Best Practices, Thunkingon September 17th, 2009No Comments

Sales is, for the most part, is a “near-term results” effort. On a daily, weekly, monthly and quarterly basis a CEO is always looking at the sales numbers. Because the purpose of a business is to make a profit and sales helps drive profitability. Otherwise you’re a charitable organization. I’ve seen a lot of expectation that because Social Media seems to be so “instant” with services like Twitter or Plurk and Facebook, it should be able to bring instant sales results. But it isn’t.
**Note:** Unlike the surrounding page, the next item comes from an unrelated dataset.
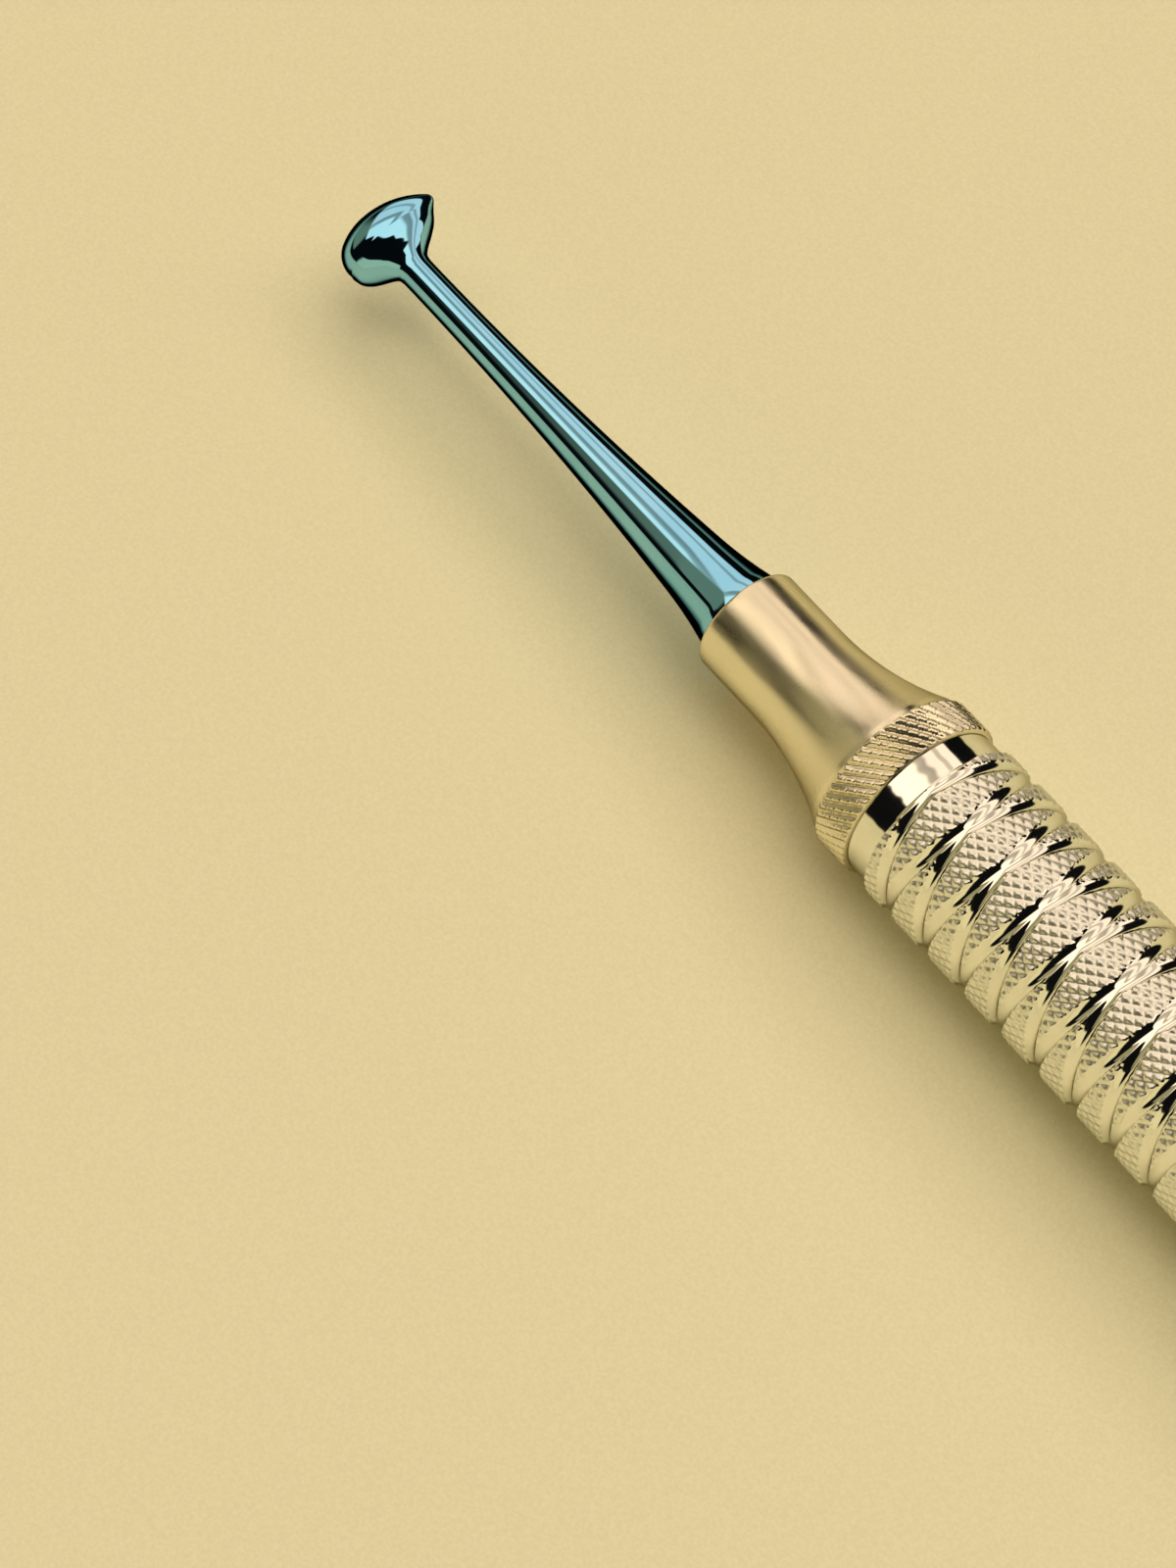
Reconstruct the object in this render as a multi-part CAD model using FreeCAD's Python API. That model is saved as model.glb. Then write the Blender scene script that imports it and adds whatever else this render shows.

Social Media is a managed investment – like marketing and communications. It’s been argued and I agree, that through Social Media there is a true model for Integrated Marketing Communications (IMC). Properly researched, planned and implemented, marketing has an ROI. Marketing essentially paves the path for the sales team to close the deals…to ensure they have deals to close in the future.

Social Media enables marketing (and sometimes sales) to foster deeper relationships in the marketplace in order to aid the organization across all aspects of the company. Product feedback for the product management team, company feedback from shareholders, indicators for increased market uptake and feedback to human resources for hiring issues.

Simply looking to engage in Social Media for immediate sales opportunities will only lead to disappointment. Engaging in Social Media means you must be prepared to make an investment with resources; your company’s most precious resources – people. A senior manager wouldn’t execute a marketing campaign without research and planning just as a sales manager wouldn’t let a sales team loose without a good plan – ideally sales and marketing work together.

So it is with Social Media; you need research, then a plan, then you execute. Over the longer term. Look for metrics to measure progress as you would in marketing. Expecting instant results is setting up for failure. We’re not saying don’t let the sales manager near your Social Media efforts, but they shouldn’t expect to instantly expand the sales funnel or salivate over huge sales gains in the next sales period. Social Media takes time to garner results – that means months.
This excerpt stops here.